There were also brief clashes in Sanaa during the morning between dissident troops and forces loyal to the president, residents said. Saleh has repeatedly backed out of signing the deal brokered by his impoverished country’s wealthy Gulf neighbours since the parliamentary opposition inked it back in April.
During his months of prevarication, deadly clashes between loyalist and dissident troops have riven the capital, while militants, some of them linked to Al-Qaeda, have taken advantage of the decline of central government control in the provinces to set up base.
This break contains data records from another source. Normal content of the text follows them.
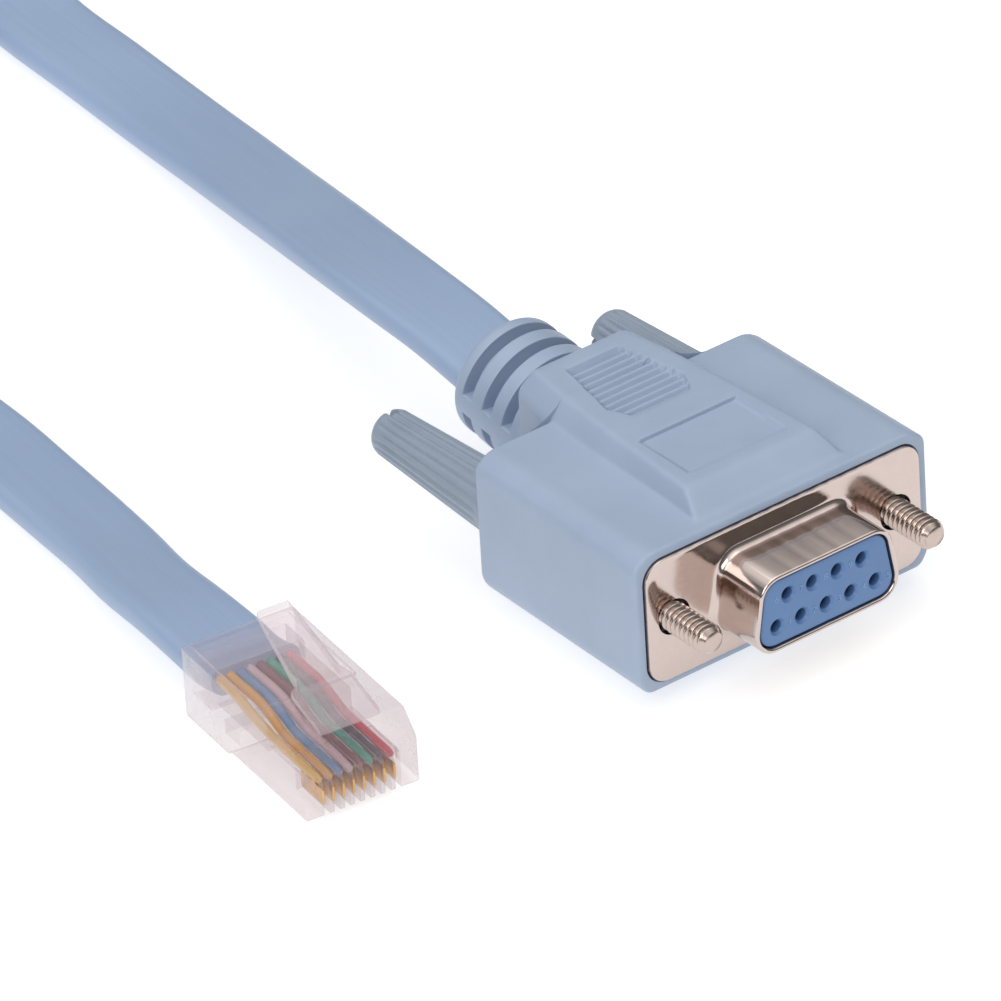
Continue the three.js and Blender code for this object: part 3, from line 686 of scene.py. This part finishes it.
def spread_ring(ring):
    """The same ring with its points crowded in its bends. Each quarter gets as many points, spread
    by its length plus a weight times the angle it turns through."""
    quarters = []
    ring = np.concatenate([ring, ring[:1]])
    step = np.diff(ring, axis=0)
    length = np.linalg.norm(step, axis=1)
    heading = step / np.maximum(length, 1e-9)[:, None]
    bend = np.arccos(np.clip((heading * np.roll(heading, 1, axis=0)).sum(axis=1), -1, 1))
    smooth = np.convolve(np.concatenate([bend[-3:], bend, bend[:3]]), np.ones(7) / 7, "valid")
    weight = np.concatenate([[0], np.cumsum(length + BEND_WEIGHT * smooth)])
    for quarter in range(4):
        a, b = quarter * RAYS // 4, (quarter + 1) * RAYS // 4
        at = np.linspace(weight[a], weight[b], COLUMNS // 4, endpoint=False)
        quarters.append(np.stack(
            [np.interp(at, weight[a:b + 1], ring[a:b + 1, k]) for k in range(3)], axis=1))
    return np.concatenate(quarters)


def spaced(*spans):
    """Places along a line: (start, end, count) for each span, each end left to the next span."""
    return np.concatenate([np.linspace(a, b, n, endpoint=False) for a, b, n in spans])


level_rows = spaced(
    (RIM_STEP + 0.001, 0.8, 7), (0.8, 1.4, 2), (1.4, 4.8, 14), (4.8, 6.1, 3), (6.1, 6.3, 4),
    (6.3, 13.1, 10), (13.1, 13.3, 4), (13.3, 16.9, 5), (16.9, 26.9, 112), (26.9, 28.6, 4),
    (28.6, 30.05, 16))
wall_rows = [b + d for b in SLOTS["backs"] for d in (-SLOTS["width"], 0)]
barrel_rows = np.sort(np.concatenate([
    spaced((1.15, 9.7, 16), (9.7, RELIEF_LENGTH - 0.001, 12)),
    *[[at - 0.16, at - 0.08, at - 0.02, at + 0.02, at + 0.08, at + 0.16] for at in wall_rows]]))
block_back = BLOCK["back"] - np.array([0.48, 0.32, 0.2, 0.12, 0.06, 0.02, 0.002, -0.01, -0.05])
level_rows = np.sort(np.concatenate([level_rows, block_back]))
print(len(level_rows), "level sections and", len(barrel_rows), "on the barrel")

hood_rings = [spread_ring(traced_ring(hood_field, (0, y, 0), (0, 0, 1))) for y in level_rows]
barrel_up = (0, -math.sin(RELIEF_RISE), math.cos(RELIEF_RISE))
for s in barrel_rows:
    middle = (0, RELIEF_START + s * math.cos(RELIEF_RISE), s * math.sin(RELIEF_RISE))
    hood_rings.append(spread_ring(traced_ring(hood_field, middle, barrel_up, 9.0)))

# %% [markdown]
# The front is open: a shallow pocket takes the metal flange, so the first rings run from the
# pocket's floor up its wall to the rim. Three holes are then cut: the cavity for the insulator and
# the two bores for the screws.

# %% The hood's pocket, cavity and bores
FLANGE = dict(width=30.8, height=12.5, corner=2.0, thickness=0.8, hole=1.75)
GAP = 0.3  # between the pocket's floor and the flange's back
FIT = 0.12  # how closely the moulded pieces close round the metal
SCREW_X = 24.99 / 2
POCKET_FLOOR = FLANGE["thickness"] + GAP


def polar_ring(outline, angles):
    """The points where rays at these angles meet an outline round the middle."""
    angle = np.arctan2(outline[:, 1], outline[:, 0])
    order = np.argsort(angle)
    radius = np.interp(angles, angle[order], np.hypot(*outline[order].T), period=2 * np.pi)
    return np.stack([radius * np.cos(angles), radius * np.sin(angles)], axis=1)


pocket, pocket_normal = convex_outline(
    rectangle(FLANGE["width"] + 2 * FIT, FLANGE["height"] + 2 * FIT), FLANGE["corner"] + FIT, 24, 60)
rim_angles = np.arctan2(hood_rings[0][:, 2], hood_rings[0][:, 0])
front_rings = [level_ring(polar_ring(pocket + pocket_normal * out, rim_angles), y)
               for out, y in ((-0.3, POCKET_FLOOR), (0, POCKET_FLOOR), (0, 0.42), (0.05, RIM_STEP))]


def placed(skin):
    """A skin moved from the connector's own axes into the part's frame."""
    return from_connector(skin[0]), skin[1]


def cutter(skin):
    """A solid in the connector's own axes that is there only to be cut away."""
    return new_object("cutter", placed(skin))


def screw_holes(radius, back, sides):
    """A cutter for both screws' holes, from in front of the flange to this far back."""
    return cutter(joined([turned_skin([(radius, -1), (radius, back)], sides, (x, 0))
                          for x in (-SCREW_X, SCREW_X)]))


CAVITY = dict(width=19.4, height=10.0, back=4.9)
BORE_RADIUS = 1.72
hood = new_object("hood_moulding", placed(closed_skin(np.stack(front_rings + hood_rings))), sharp=38)
half, high = CAVITY["width"] / 2, CAVITY["height"] / 2
cavity = cutter(box_skin((-half, -1, -high), (half, CAVITY["back"], high)))
cut(hood, [cavity, screw_holes(BORE_RADIUS, BLOCK["back"] + 1, 32)], sharp=38)
finish_piece(hood, "root", hood_finish, ["hood"])

# %% [markdown]
# The metal front is drawn from one sheet: a flat flange that rises through a small radius into a
# D-shaped wall with a rolled lip. That is one profile carried round the D, so the whole piece is
# a ring of rings. On the flat face the rings change step by step from a D to a rectangle.

# %% The metal front
D_SHAPE = dict(wide=8.45, narrow=7.15, half_height=3.85, corner=2.2, wall=0.45)
FOOT = 0.8  # radius where the wall rises from the flange
LIP = D_SHAPE["wall"] / 2

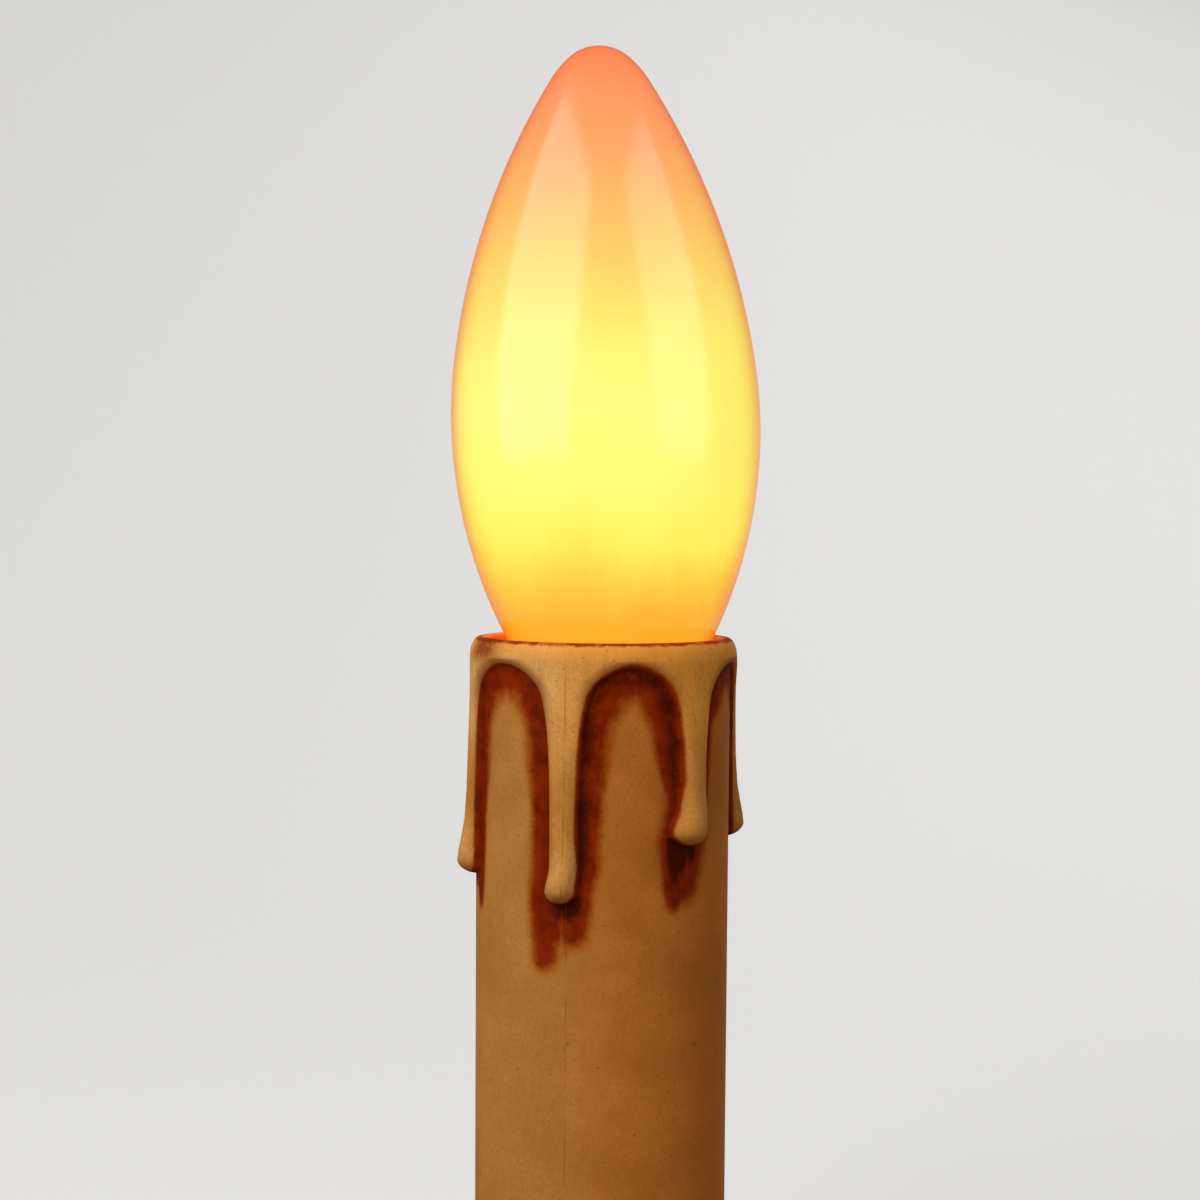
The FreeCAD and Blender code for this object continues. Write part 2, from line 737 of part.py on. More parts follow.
def build():
    cap = cap_shell()
    glass = bulb_glass()
    cement = capping_cement(glass)
    screws = barrel_screws()
    return {
        "bulb_glass": glass,
        "cap_shell": cap,
        "capping_cement": cement,
        "cap_insulator": cap_insulator(),
        "cap_contact": cap_contact(),
        "side_solder": side_solder(cap, cement),
        "drip_sleeve": drip_sleeve(),
        "holder_barrel": holder_barrel(),
        "thread_shell": thread_shell(),
        "contact_base": contact_base(),
        "centre_contact": centre_contact(),
        "shell_contact": shell_contact(),
        "live_terminal": terminal(90),
        "neutral_terminal": terminal(-90),
        "live_terminal_screw": terminal_screw(90),
        "neutral_terminal_screw": terminal_screw(-90),
        "barrel_screw_right": screws[0],
        "barrel_screw_left": screws[1],
        "stirrup": stirrup(),
        "stirrup_screw_right": stirrup_screw(0),
        "stirrup_screw_left": stirrup_screw(180),
        "thread_bush": thread_bush(),
        "lock_screw": lock_screw(),
    }


os.makedirs("parts", exist_ok=True)
for node, shape in build().items():
    shape.exportStep(f"parts/{node}.step")
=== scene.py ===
import math

import bpy
import numpy as np
from mathutils import Matrix, Vector


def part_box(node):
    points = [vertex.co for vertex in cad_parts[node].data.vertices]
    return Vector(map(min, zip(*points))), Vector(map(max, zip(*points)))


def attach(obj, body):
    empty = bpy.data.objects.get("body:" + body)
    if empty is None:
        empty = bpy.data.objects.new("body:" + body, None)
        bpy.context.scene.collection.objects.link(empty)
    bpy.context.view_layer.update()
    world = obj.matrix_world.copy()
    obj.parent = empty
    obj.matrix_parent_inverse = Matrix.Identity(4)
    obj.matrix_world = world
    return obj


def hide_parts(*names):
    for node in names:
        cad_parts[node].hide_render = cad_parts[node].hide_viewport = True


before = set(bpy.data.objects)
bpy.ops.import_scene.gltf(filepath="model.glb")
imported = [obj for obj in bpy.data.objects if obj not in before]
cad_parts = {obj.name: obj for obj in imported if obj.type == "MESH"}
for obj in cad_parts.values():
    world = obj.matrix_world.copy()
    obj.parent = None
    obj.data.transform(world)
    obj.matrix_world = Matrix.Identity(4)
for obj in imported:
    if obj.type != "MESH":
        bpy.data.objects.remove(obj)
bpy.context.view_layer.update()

MM = 0.001

# Read from the frame, in millimetres
rim_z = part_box("drip_sleeve")[1][2] / MM
glass_foot_z, bulb_tip_z = (corner[2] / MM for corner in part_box("bulb_glass"))

# The photo's camera. Elevation and roll in degrees, the rest in millimetres.
camera_distance = 450.0
camera_elevation = 2.6
camera_roll = 0.4
view_width = 136.1
aim = Vector((-0.44, 0.0, 89.2))
sensor_width = 36.0

# Soft boxes: name, azimuth and elevation in degrees, distance, width and height in metres, power in watts,
# whether it lights matt surfaces, and whether gloss shows it. Azimuth 0 is at the camera's side, and a
# positive one is to the right.
soft_boxes = (
    ("key", -38, 36, 0.62, 0.34, 0.34, 4.15, True, False),
    ("fill", 60, 24, 0.9, 0.54, 0.54, 1.67, True, False),
    ("back", 160, 34, 0.8, 0.5, 0.5, 3.0, True, False),
    ("left_window", -56, 24, 0.62, 0.76, 0.78, 8.4, False, True),
    ("right_window", 60, 24, 0.66, 0.55, 0.73, 4.4, False, True),
)
aimed_height = 0.09  # metres, where they point
world_strength = 0.11

# Sleeve, in millimetres and degrees
foot_radius = 14.175
neck_radius = 14.375
bore_radius = 13.0
bore_lip = 0.25
foot_chamfer = 0.35
rim_rounding_out = 1.1
rim_rounding_down = 2.1
seam_angle = -16.0
sleeve_segments = 504
# Its rings of vertices lie this far apart: on the wax, from there down to fine_depth, and on to the foot
wax_step = 0.2
fine_step = 0.8
coarse_step = 4.0
fine_depth = 42.0
rim_points = 9
bore_depths = (2, 8, 20, 50)

# The wax on it, in millimetres: a band under the rim, arches, and runs that end in a bead. The second and
# third runs follow the photo a little more closely than the solid's.
band_thickness = 0.78
band_depth = 2.75
arch_fillet = 3.4
edge_rounding = 1.6  # the wax reaches its full height this far in from its edge
# Each run: degrees round from the front, length below the rim, half widths of the bead and of the stem, and
# how far the bead lies to the side
drips = (
    (-79.0, 26.7, 1.75, 1.55, 0.0),
    (-16.9, 28.9, 1.9, 1.8, -0.4),
    (42.6, 22.6, 2.6, 2.05, -0.6),
    (104.0, 22.9, 1.7, 1.5, 0.0),
    (163.0, 28.2, 1.8, 1.55, 0.2),
    (222.0, 25.0, 1.9, 1.6, -0.3),
)
bead_corner = 0.86  # corner radius, as a share of the bead's half width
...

The UN envoy said he was confident that Saleh was now finally ready to sign, after a UN-crafted roadmap for implementing the Gulf plan was agreed by both his loyalists and the opposition.
The opposition too expressed quiet confidence that the ceremony would go ahead. “It seems like President Saleh finally found himself forced to sign. He will sign and I don’t think there will be any surprises,” Mohammed Qahtan, spokesman for their Common Forum parliamentary bloc, told AFP.
Under the UN blueprint, Saleh will hand to Hadi “all powers necessary for proceeding with the Gulf initiative and its implementation mechanism and for organising early elections within a 90-day period which begins immediately after the signing,” Benomar said.
The opposition will immediately put forward a candidate to head a government of national unity, which will be charged with holding talks with the youth activists who have spearheaded the 10 months of protests.
Saleh will remain honorary president for 90 days until Hadi is elected as consensus president for an interim two-year period, political sources said.
The opposition spokesman warned that the protesters were unlikely to give up their almost daily demonstrations until Saleh has finally quit office completely. “The streets reject the Gulf initiative,” Qahtan said. “People will not go back to their homes until the honorary term ends.” During the first three months of the agreement, Hadi will also form a committee that will oversee the restructuring of Yemen’s deeply divided armed forces and security services.
Saleh’s son Ahmed commands the Republican Guards, his nephew Yehya heads the central security services, and Tariq, another nephew, controls the presidential guard. But two major army divisions – one in Sanaa and one in Yemen’s second-largest city Taez – rallied to the opposition and have fought repeated battles against Saleh’s loyalists leaving scores dead.